His top priority for participating in the Institute is to learn more about pedagogy and become an even better instructor.

“It’s really two sides of the same coin – being able to teach and leverage new pedagogical strategies, but also bring in current literature to widen the experience of students in the classroom. It’s going to be just invigorating intellectually.”

The Bright Institute at Knox College is supported through a trust established by Edwin W. Bright and his wife, Mary Elizabeth Hand Bright. Preference is given to faculty working with traditionally underserved research topics, including Native and Indigenous history, African American history, Latin history, and the history of women, gender, and sexuality.

Each year’s seminar is co-hosted by an eminent professor of American history before 1848 and a pedagogical consultant, each of whom help participants turn their research into inclusive classroom opportunities. The 2022 co-leaders will be Christian Ayne Crouch, author of “Nobility Lost: French and Canadian Martial Cultures, Indians, and the End of New France,” and Kevin Gannon, author of “Radical Hope: A Teaching Manifesto.”
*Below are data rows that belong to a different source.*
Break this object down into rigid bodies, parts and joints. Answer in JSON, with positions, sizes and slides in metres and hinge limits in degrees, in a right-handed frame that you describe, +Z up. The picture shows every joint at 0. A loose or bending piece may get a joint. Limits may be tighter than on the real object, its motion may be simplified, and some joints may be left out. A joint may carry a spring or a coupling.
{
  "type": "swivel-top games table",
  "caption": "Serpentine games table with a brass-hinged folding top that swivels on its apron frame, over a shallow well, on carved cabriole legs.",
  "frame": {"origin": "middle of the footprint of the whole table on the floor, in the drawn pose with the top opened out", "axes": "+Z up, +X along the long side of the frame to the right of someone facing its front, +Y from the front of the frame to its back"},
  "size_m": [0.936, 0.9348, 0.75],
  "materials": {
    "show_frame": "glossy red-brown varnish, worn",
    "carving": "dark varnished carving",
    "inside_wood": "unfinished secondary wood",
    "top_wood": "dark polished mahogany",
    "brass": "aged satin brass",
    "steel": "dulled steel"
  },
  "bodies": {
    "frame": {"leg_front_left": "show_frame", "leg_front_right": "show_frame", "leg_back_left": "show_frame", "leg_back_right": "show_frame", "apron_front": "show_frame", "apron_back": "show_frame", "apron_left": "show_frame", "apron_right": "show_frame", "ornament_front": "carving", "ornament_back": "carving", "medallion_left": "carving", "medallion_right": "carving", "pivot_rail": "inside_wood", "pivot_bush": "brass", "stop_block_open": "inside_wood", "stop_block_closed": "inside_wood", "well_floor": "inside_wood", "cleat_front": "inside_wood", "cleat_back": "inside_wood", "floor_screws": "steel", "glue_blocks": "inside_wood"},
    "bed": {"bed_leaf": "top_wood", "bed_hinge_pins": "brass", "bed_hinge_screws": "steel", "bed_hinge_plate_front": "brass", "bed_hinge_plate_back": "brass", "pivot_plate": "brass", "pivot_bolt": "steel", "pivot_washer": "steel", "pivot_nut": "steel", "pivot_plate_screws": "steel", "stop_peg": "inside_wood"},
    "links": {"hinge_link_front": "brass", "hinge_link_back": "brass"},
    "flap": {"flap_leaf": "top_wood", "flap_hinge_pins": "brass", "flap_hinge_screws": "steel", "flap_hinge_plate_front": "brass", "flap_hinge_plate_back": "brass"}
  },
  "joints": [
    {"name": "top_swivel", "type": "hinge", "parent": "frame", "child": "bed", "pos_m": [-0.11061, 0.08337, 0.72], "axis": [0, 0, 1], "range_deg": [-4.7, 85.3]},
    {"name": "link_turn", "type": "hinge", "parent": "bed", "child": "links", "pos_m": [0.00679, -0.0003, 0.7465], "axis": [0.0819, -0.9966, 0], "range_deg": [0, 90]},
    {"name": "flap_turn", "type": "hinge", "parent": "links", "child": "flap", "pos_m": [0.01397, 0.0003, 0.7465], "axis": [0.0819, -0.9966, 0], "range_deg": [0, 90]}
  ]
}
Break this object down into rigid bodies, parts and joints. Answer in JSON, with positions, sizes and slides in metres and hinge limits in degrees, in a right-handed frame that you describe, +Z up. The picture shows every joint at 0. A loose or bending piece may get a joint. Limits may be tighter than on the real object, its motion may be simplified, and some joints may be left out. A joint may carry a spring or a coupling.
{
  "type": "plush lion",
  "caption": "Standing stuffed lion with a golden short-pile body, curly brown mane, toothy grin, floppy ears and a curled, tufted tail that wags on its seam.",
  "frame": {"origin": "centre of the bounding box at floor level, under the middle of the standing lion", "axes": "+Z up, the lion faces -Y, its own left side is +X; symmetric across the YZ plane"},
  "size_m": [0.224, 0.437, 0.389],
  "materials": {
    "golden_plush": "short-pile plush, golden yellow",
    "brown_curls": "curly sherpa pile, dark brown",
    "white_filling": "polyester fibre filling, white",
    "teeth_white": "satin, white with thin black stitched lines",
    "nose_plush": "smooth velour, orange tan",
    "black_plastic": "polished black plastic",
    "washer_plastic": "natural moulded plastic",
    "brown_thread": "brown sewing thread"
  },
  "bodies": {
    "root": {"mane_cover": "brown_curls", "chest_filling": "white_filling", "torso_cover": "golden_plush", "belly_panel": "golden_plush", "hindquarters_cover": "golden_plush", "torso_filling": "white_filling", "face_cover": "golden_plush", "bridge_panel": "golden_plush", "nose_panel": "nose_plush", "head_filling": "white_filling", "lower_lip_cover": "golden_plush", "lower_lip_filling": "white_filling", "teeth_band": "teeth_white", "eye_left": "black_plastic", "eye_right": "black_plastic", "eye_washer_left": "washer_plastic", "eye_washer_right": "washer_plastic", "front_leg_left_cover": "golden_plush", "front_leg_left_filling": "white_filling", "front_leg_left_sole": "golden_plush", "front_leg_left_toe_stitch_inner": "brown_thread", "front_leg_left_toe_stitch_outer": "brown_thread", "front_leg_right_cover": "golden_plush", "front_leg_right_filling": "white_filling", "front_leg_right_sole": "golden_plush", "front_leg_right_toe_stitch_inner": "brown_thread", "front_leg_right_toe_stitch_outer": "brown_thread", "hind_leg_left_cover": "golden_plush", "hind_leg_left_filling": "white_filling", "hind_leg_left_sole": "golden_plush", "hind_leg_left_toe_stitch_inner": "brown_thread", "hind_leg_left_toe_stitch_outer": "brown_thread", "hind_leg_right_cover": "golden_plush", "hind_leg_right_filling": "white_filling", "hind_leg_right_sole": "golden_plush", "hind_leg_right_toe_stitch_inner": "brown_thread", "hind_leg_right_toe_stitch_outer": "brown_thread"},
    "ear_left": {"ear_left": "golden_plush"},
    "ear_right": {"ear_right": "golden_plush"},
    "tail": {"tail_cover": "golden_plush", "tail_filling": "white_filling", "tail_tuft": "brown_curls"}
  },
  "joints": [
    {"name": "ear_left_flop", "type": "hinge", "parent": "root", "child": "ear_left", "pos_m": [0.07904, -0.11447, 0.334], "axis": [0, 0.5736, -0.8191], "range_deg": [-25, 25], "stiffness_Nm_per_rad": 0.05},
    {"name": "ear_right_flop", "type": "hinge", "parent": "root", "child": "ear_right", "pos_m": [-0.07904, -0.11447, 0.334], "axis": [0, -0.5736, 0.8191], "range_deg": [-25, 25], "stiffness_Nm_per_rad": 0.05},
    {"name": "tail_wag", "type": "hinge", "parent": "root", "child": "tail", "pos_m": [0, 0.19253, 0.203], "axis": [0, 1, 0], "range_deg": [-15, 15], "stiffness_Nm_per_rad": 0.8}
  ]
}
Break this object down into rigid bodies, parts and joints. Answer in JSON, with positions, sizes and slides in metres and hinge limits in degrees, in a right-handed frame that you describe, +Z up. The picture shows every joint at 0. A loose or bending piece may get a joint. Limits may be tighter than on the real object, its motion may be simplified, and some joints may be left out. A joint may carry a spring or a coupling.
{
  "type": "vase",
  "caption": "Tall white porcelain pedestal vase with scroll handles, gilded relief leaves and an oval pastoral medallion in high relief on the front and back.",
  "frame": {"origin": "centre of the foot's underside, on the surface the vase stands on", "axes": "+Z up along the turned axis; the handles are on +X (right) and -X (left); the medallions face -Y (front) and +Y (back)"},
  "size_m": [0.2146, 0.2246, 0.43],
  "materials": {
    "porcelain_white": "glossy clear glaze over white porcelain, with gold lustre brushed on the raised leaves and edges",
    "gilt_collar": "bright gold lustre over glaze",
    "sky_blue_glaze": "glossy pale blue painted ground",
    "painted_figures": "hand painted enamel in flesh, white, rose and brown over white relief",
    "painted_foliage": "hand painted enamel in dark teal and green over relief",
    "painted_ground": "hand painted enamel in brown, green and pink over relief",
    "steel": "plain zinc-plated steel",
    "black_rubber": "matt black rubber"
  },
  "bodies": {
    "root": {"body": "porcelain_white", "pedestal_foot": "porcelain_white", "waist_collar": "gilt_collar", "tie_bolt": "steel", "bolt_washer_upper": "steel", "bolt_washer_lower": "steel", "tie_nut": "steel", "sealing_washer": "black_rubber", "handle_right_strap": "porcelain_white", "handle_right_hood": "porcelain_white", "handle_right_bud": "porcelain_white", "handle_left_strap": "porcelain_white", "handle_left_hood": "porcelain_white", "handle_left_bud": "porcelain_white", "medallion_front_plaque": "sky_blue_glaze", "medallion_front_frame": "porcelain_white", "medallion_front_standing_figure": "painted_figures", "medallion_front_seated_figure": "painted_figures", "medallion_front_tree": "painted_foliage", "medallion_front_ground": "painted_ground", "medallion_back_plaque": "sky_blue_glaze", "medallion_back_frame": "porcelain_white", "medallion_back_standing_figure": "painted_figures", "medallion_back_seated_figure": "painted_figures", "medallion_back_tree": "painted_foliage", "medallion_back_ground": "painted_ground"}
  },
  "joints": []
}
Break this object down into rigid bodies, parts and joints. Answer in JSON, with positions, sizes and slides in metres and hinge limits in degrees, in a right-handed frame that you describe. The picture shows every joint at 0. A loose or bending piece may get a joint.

Although only in its second cohort, Denial said the Bright Institute has already made a significant impact on scholarship, teaching, and research.

“The first cohort of Bright fellows, whose time with the program came to a close in 2021, secured several book contracts and published several articles and monographs in their time with the Institute,” she said. “They formed a generous and caring community who supported each other through thick and thin.”